Long time lurker, first time questioner here! Hi everybody!

A regulatory-reception question rather than a statistical one, but I hope it would still be welcome.

The convention is to drive the BE sample size with an assumed T/R-ratio of 0.95 (lower side, since 1/1.05 = 0.9524 ofc). My read of ICH M13A is that no particular value of theta0 is prescribed, only that the assumption be justified.

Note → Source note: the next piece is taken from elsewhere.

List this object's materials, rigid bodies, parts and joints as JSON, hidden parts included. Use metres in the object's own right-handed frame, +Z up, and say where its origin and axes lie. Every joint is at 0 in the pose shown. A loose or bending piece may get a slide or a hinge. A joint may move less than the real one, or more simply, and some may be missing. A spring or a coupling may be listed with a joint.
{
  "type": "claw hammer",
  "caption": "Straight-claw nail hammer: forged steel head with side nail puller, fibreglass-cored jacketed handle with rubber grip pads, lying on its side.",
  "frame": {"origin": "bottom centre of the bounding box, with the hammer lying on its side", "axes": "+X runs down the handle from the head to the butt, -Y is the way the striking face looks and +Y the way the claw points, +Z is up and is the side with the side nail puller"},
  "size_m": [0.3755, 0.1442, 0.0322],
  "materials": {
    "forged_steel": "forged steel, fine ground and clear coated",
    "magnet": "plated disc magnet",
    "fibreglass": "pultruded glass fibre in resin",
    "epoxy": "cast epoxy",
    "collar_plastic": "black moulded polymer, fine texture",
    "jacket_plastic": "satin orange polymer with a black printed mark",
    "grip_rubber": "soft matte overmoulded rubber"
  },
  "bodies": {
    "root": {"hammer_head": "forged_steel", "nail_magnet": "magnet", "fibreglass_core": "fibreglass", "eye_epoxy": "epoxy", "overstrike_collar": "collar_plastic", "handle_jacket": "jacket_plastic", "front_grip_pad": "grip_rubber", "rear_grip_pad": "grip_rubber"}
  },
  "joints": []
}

The adjacent thread already covers most of the statistical ground, with ElMaestro's view that one simply plugs in the GMR considered realistic plus a worst-case buffer, and d_labes' observation that he has never met a sponsor-desired sample size which failed to find a 'scientific' justification (Armani suit optional). Helmut's own articles default to theta0 = 0.90 for RSABE/ABEL without apology (reminiscent of the two Lászlós recommendations). Among practitioners the matter seems quite settled.

The question is the assessors' side. Has anyone here run into pushback from EU agencies — EMA via DCP/MRP, or national authorities — when an ABE protocol used an assumed deviation larger than 5%, say theta0 = 0.90, outside the HVD/NTID setting? Statistically that is the conservative direction (n inflated, power preserved against a less flattering outcome), and a deficiency on principle would be hard to justify. But principle and practice may differ.

The context, and the reason I am asking: some Central European authorities I deal with routinely question the sample size assumptions in ways that suggest they are overly strict in analysing the a priori assumptions post hoc (regardless of outcome). Rounded ISCVs are contested, back-calculated ISCVs are contested, occasionally one wonders whether anything would not be contested (dropout rate anyone?) We had a recent pivotal that failed with an observed GMR around 0.88, and we are now wondering whether reaching for theta0 = 0.90 in the repeat study is a sensible pre-emptive move or merely an invitation to a different flavour of a deficiency letter. EAEU experience also welcome, though I suspect the relevant adjective there is 'creative' rather than 'consistent'.

Thanks,
Marty
Helmut
★★★
avatar
Homepage
Vienna, Austria,
2026-05-12 16:55
(22 d 09:52 ago)

@ Martynkf
Posting: # 24617
Views: 1,154
 

 Sample size with theta0 < 0.95: Why not?

Hi Marty,

❝ Long time lurker, first time questioner here! Hi everybody!

Welcome to the club!

❝ A regulatory-reception question rather than a statistical one, but I hope it would still be welcome.

Of course.

❝ […] My read of ICH M13A is that no particular value of theta0 is prescribed, only that the assumption be justified.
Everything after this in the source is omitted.